Oil has a spring in its step this morning, extending Friday’s rally and moving up 11 per cent over two days, which also gave the TSX/S&P composite index a three-digit boost yesterday. The rally on Thursday was the biggest single day gain in a year and a half, after reports that the number of U.S. oil rigs was at late 1980s levels as oil and gas companies cut back. This morning, West Texas Intermediate is looking perky, sitting just a touch above $50, while Brent, the global benchmark, is back above $55 at $56.33, although this could change quickly.
Could this represent a turnaround for the seven-month oil rout? Let’s see how today goes.
In economic news today, we have everything from auto sales to the industrial price product index and the raw materials price index (RMPI), which could give us some insight to where producers see demand going in the coming months. In a similar vein, we’ll see factory orders and vehicle sales from the U.S., and in the eurozone, we’ll see the producer price index, which affects wholesale prices, and so can be an indicator of future consumer inflation (or deflation) levels. The Reserve Bank of India also met this morning, and opted to leave their benchmark interest rate at 7.75 per cent.
Casualties in the oil industry – from Scotland to Calgary. Oil may be seeing a bounce today, but the industry doesn’t seem to be counting on a quick rebound. Today, Royal Dutch Shell will announce plans for how they’ll decommission one of the U.K.’s biggest oilfields, located above Scotland in the North Sea. The project will be expensive, time consuming and complicated – among other issues, Shell has to figure out what to do with the oil storage tanks. It isn’t the only one – most of the platforms in the North Sea are expected to be decommissioned over the coming decades, and the oil rout will probably speed up the process. In the mean time, the housing market in Calgary is feeling the pain: the local real estate board says home sales were down 35 per cent last month, while listings were up by 40 per cent.
Lululemon founder decamps to rival family brand. Anything to do with Lululemon prompts journalists to make terrible puns, so here we go: Chip Wilson’s final stretch at the yoga wear brand is over. In a tale of sportswear rivalry, Wilson will join the Kit & Ace brand, founded by his wife and son, which means he’ll still be spreading stretch pants far and wide. The controversial former CEO is often known for his comments following Lululemon’s sheer-pants debacle, when he said the issue was not legging quality, but the rubbing of wearers’ thighs.

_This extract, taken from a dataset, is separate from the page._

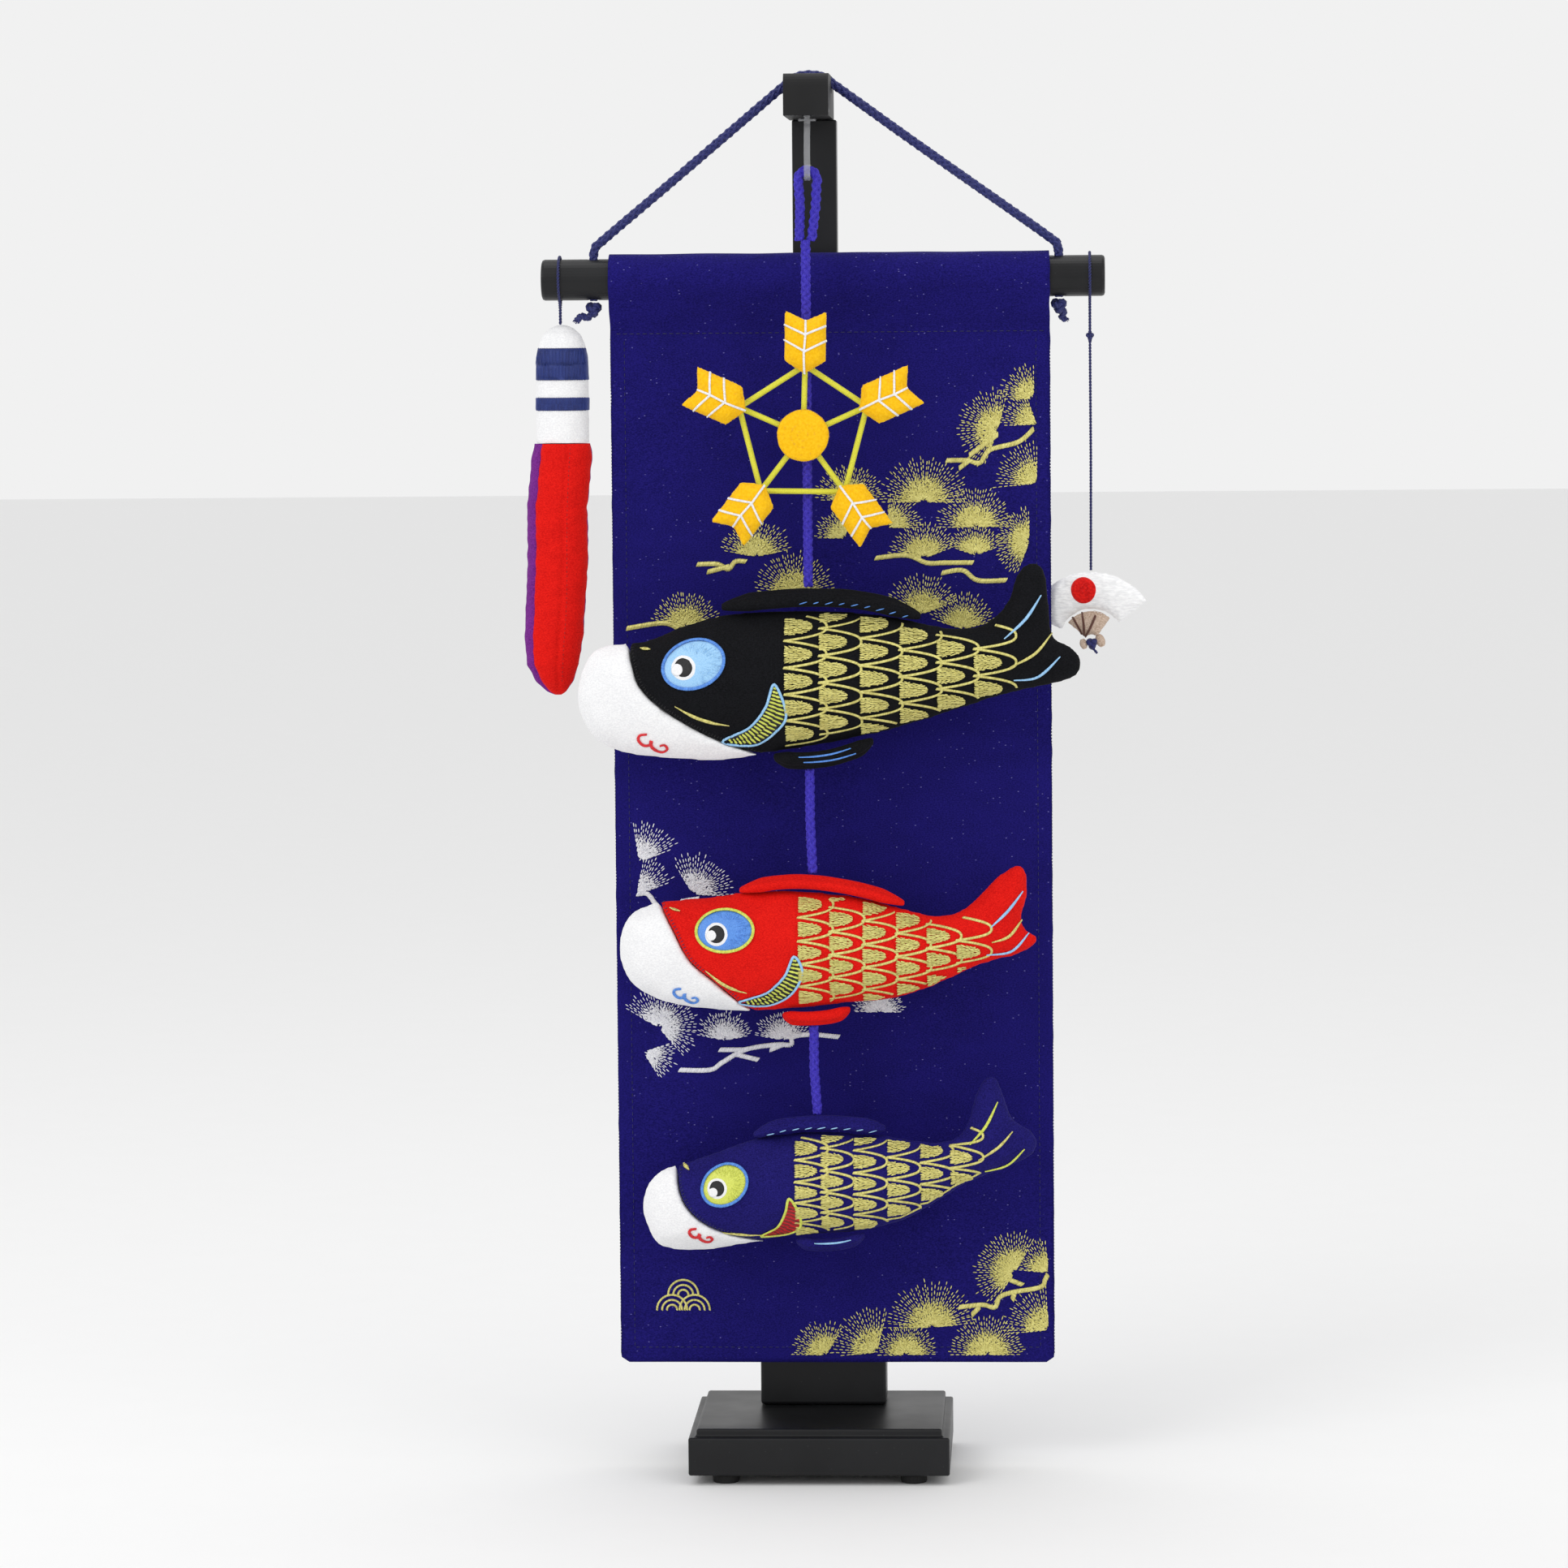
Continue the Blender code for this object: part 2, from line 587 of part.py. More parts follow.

A rate cut down under. The Reserve Bank of Australia has cut their interest rate to a record low of 2.25 per cent. That’s a cut of 0.25 per cent, pushing stocks up to above a six-year high, as the Australian dollar weakened. The cut came as Australia, like Canada, sees the impact of a commodities slump, including cuts to the mining industry. The similarities between the two countries are well noted – when the Bank of Canada cut their rates, the FT, for one, noted that Australian central bankers were watching closely while planning the timing of theirs.
Obama’s big budget. Yesterday the American President released his budget, a $4-trillion plan to cut economic inequality, tax offshore profits, increase infrastructure, expand child care and employment benefits, and make community college free. One of the elements is a plan for a one-off tax on American companies’ offshore funds – estimated to be in the trillions – of 14 per cent, which would go toward updating highways and other infrastructure. The plan already has fierce opposition from business associations as well as political opponents.
How much money can you make from burritos? The fast-growing Chipotle Mexican Grill will report their fourth-quarter earnings today, and given the time and space spent on the dimming of the golden arches, it’s only fitting to have a look at what has often been called McDonalds’ main rival in the U.S. market. The chain is known for sustainable and made-to-order food, and is seen as a barometer of changing tastes in fast food that have left big-name brands struggling to catch up. Irony of ironies: McDonalds’ actually used to own Chipotle. It divested the company in 2006 for $1.6 billion. By 2013, the chain was worth $13 billion.
Need to know:
TSX: 14,900.47 (+227), Monday
Loonie: 79.31 (0.84 cents), Monday
Oil (WTI): $50.84, Tuesday morning (4:00 a.m.)